The CNDP eventually agreed to a peace deal and integrated its forces into the Armed Forces of the Democratic Republic of the Congo (FARDC). Mboneza was appointed lieutenant colonel and commander of the FARDC's 212th Brigade, based at Walikale. However, he retained considerable autonomy, and factually ruled the Mubi-Ndjingala axis to profit from local mining operations. Under his command, the 212th Brigade imposed illegal taxes on civilians working at the Bisie mine, making tens of thousands of dollars per month. In July 2010 insurgents belonging to Mai-Mai Sheka and FDLR raided Kilambo. Mboneza refused to engage the enemy, and retreated with his loyal troops, leaving Colonel Chuma Balumisa's soldiers to face the rebels alone. Later, the FARDC ordered the 212th Brigade's redeployment to the Kibua-Mpofi axis. However, Mboneza refused to follow this order as well, arguing that this would mean insufficient profits for his forces. In response, he was arrested on 12 August 2010. Mboneza was charged with insubordination, refusing to obey an order, and for his previous inaction during the Kilambo attack. However, 50 FARDC (ex-CNDP) troops subsequently surrounded the military prosecutor's office in Goma where Mboneza was held, forcing the lieutenant colonel's release. After this incident, the FARDC decided to punish Mboneza with a disciplinary sanction of 14-day-suspension and his transfer to South Kivu.

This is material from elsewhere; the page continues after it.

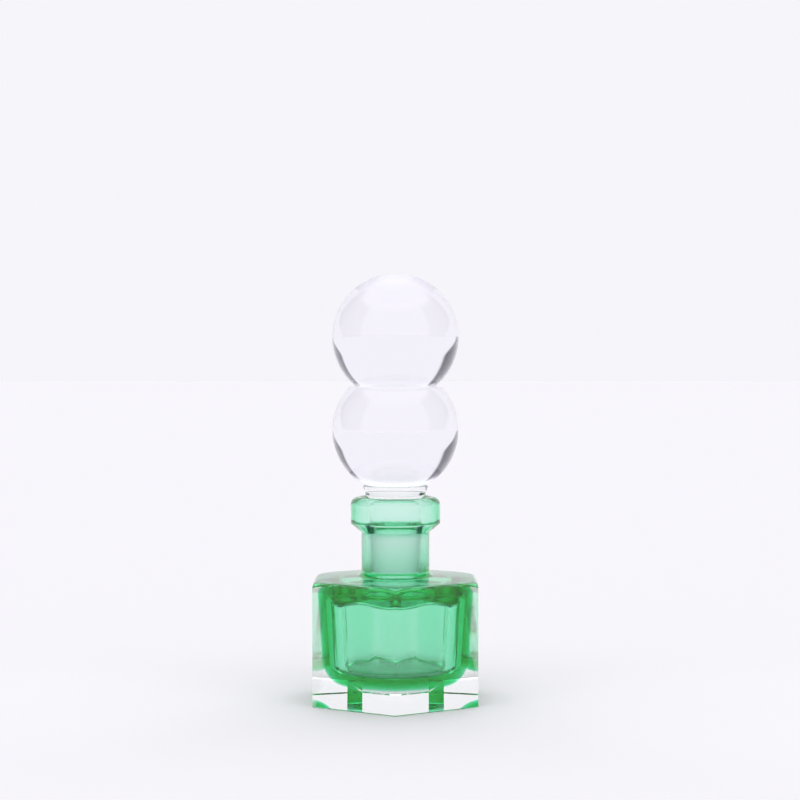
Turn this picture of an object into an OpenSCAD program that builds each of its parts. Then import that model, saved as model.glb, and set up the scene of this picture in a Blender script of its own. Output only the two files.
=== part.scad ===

He was later promoted to colonel and moved to head the FARDC's 808th Regiment in Beni, North Kivu.

=== Career in M23 ===
Ex-CNDP troops in the FARDC, dissatisfied with the conditions of their service, organized the March 23 Movement (M23) in 2012. Mboneza quickly defected to the new rebel group, leaving his post at Beni alongside his followers to join forces with the Mai-Mai of Kakule la Fontaine at Kasuo. The M23 forces subsequently launched a large rebellion, capturing much of North Kivu. Mboneza rose to head of military operations in M23. In August 2013, the United States and France submitted a request to the United Nations, stating that Mboneza should be sanctioned for human rights violations. Human Rights Watch accused him of having ordered the unlawful execution of a 24-year-old man for alleged thievery. At the time of M23's ultimate defeat and surrender to the FARDC and UN peacekeepers in November 2013, he was considered one of the group's main commanders alongside Sultani Makenga and others. M23 was largely dismantled, and its troops moved into refugee camps in Uganda.

In December 2016, civilian protests erupted in several cities across the DR Congo against President Joseph Kabila. The Congolese government responded by hiring ex-M23 troops to help to suppress the protests. Mboneza was involved in these efforts, cooperating with "a high-ranking Congolese army official" to enlist former rebels for pro-government operations.

In 2017, Mboneza was part of Sultani Makenga's faction which broke off from the rest of M23, leaving Uganda to resume the insurgency in the eastern DR Congo. He subsequently assumed responsibility for leading the ground operations of this remnant group, serving directly under Makenga. In March 2022, Makenga's group launched a larger offensive, eventually supported by other M23 factions, and retook some territory in North Kivu. According to the newspaper Eco News, Mboneza was killed during this campaign, when a M23 force was defeated by the FARDC at the Runyoni frontline in June 2022. Sultani Makenga was also allegedly wounded in the same clash. In January 2023, the news site Umuseke claimed that Mboneza was still alive and had been promoted to brigadier general in M23.